Esta ha registrado un cambio importante. El negocio bancario tradicional, dominante antes de 1990 y caracterizado por captar depósitos y prestar a particulares y empresas, ha ido cediendo peso a favor de los mercados financieros que canalizan recursos de deuda y fondos propios. Ello ha obligado a los bancos a transformarse radicalmente reduciendo su papel de prestamistas para convertirse en distribuidores de productos financieros.
Esta evolución es muy significativa pues la forzada transformación de los ahorradores tradicionales en inversores de activos financieros es hoy el principal centro de inquietud para muchos.
Por un lado, los banqueros tradicionales se han convertido en comerciales que ofrecen productos que conocen de forma necesariamente limitada, lo que contribuye poco a dar confianza a los clientes. De otra parte, el predominio del cortoplacismo sacude a clientes y entidades financieras incapaces de ofrecer una visión de inversores a largo plazo para concentrarse en navegar en la volatilidad de los mercados que negocian activos líquidos.
Así pues, ¿cuál es una aproximación razonable en el actual entorno cambiante y volátil? Creo que debemos volver a la selectividad en la inversión en lugar de intentar practicar la habilidad de la especulación, reservada a muy pocos.

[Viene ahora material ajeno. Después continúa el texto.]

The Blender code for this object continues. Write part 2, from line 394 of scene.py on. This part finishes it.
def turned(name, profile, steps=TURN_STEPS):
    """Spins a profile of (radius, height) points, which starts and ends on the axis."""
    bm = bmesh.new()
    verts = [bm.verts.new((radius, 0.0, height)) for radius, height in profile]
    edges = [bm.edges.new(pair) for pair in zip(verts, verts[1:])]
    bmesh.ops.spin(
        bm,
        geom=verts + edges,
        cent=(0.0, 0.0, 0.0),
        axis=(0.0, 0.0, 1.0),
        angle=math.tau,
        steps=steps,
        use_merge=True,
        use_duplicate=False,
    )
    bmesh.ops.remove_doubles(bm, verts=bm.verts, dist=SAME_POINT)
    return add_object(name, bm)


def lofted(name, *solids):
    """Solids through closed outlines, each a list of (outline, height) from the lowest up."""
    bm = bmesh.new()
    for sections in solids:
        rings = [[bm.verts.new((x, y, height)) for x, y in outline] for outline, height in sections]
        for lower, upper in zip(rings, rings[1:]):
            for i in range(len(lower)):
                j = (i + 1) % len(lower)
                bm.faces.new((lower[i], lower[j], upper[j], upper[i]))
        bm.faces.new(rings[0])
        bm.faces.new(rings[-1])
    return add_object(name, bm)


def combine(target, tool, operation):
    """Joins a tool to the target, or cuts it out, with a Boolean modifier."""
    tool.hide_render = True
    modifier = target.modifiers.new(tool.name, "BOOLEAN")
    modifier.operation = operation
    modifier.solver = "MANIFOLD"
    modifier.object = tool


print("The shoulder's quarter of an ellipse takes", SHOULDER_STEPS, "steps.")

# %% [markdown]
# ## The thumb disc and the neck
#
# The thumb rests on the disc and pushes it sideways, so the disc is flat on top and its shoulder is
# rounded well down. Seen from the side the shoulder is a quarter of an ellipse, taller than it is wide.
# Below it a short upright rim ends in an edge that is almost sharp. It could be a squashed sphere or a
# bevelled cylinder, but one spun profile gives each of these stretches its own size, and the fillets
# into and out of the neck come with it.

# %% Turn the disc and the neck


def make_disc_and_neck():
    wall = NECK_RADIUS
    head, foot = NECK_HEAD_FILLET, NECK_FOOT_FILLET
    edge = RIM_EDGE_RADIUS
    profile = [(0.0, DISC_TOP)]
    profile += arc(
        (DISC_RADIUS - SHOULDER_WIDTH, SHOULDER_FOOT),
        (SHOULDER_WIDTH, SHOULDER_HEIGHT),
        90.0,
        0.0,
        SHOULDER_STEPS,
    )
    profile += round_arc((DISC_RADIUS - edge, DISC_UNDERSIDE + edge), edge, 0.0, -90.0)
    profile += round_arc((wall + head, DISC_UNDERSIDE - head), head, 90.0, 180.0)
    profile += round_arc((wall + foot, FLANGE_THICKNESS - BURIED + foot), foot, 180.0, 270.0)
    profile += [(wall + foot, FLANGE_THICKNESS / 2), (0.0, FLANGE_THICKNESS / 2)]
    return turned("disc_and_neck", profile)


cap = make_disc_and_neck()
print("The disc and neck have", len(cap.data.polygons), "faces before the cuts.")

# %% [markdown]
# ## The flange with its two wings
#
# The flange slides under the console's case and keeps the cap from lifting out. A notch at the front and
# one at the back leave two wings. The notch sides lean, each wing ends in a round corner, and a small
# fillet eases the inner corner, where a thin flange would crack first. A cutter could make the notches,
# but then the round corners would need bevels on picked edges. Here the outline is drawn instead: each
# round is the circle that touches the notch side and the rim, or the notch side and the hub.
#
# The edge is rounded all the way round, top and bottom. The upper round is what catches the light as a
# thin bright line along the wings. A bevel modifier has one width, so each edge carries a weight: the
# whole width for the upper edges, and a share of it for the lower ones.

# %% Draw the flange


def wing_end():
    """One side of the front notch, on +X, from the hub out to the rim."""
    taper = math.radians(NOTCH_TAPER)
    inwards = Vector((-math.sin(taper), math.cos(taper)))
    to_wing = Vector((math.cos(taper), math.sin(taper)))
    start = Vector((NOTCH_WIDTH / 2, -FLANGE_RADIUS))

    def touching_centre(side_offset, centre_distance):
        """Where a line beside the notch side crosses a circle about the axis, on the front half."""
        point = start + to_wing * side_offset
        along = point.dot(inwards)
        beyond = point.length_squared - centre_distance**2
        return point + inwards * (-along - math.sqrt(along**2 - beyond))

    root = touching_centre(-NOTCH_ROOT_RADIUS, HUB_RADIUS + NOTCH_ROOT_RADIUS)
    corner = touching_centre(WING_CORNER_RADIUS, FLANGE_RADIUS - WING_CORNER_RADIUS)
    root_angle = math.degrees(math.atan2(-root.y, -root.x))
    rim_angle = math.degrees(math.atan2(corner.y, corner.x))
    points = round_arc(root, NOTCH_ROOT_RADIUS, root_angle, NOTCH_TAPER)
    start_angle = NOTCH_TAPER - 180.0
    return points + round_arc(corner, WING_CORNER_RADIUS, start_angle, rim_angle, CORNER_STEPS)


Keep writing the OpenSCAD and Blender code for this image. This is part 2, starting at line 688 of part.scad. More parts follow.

La historia acredita que la mayoría de los inversores en fondos de inversión obtienen retornos inferiores a los del propio fondo. La razón de esa aparente contradicción está en que las decisiones de inversión y desinversión tienen un elevado componente psicológico conducente a ir siempre a remolque del mercado. La naturaleza humana es así y resistirse a ello exige experiencia y convicción.
Los inversores experimentados saben que las cabriolas de los mercados tienen, en general, un recorrido breve y que, en el largo plazo, se imponen los fundamentos, es decir, la calidad del activo sea de renta fija (bonos) como variable (acciones). Adquirir esa convicción exige un mínimo conocimiento de las bases que otorgan retornos a largo plazo.
En las décadas anteriores la inundación de liquidez y la tecnología han permitido progresar la inversión indiciada que, esencialmente, implica “comprar el mercado”. Cuando éste entra en un periodo de volatilidad e incertidumbre se replantea la cuestión básica: ¿cómo invertir?
No tengo la menor duda que la inversión indiciada está aquí para quedarse. Pero también creo que en periodos de mayor exigencia y dureza del entorno económico, financiero, social y político la selectividad vuelve de manera natural pues “el mercado” no para de dar tumbos y transmite, además, una rara sensación de fatiga e insatisfacción.
Aceptar la volatilidad de la inversión líquida implica diferenciar valor y precio. En muchas ocasiones la volatilidad mueve los precios alejándolos del valor. Para la época en que nos toca vivir, zarandeada por múltiples presiones y conflictos, no me cabe la menor duda de que la selección de activos de calidad es el mejor “depósito de valor”.
Lamentablemente, la industria financiera tiene dificultades para ofrecer esa visión por razones estructurales y ha convertido la gestión financiera en una industria poco comprensible. Y, lo que es peor, no ayuda a reducir la ansiedad en un mundo acelerado.
Si los años que vienen confirman el anterior diagnóstico, los inversores deberán enfrentarse a un crecimiento económico bajo, inflación superior a la del pasado reciente y aumento de los riesgos globales de orden social y político.
Es imperativo, pues, proteger el patrimonio tanto del riesgo de pérdida de valor intrínseco, cuya expresión más radical es la insolvencia, como de la erosión de la inflación. Si, como es posible, los Bancos Centrales acaban aceptando una inflación superior al vigente 2%, los inversores deberán prestar atención y esforzarse por alcanzar retornos reales en el entorno del 4% - 6% a largo plazo.
Ello es difícil sin concentrarse en los activos financieros y reales de mayor calidad, es decir, aplicar un alto grado de selectividad.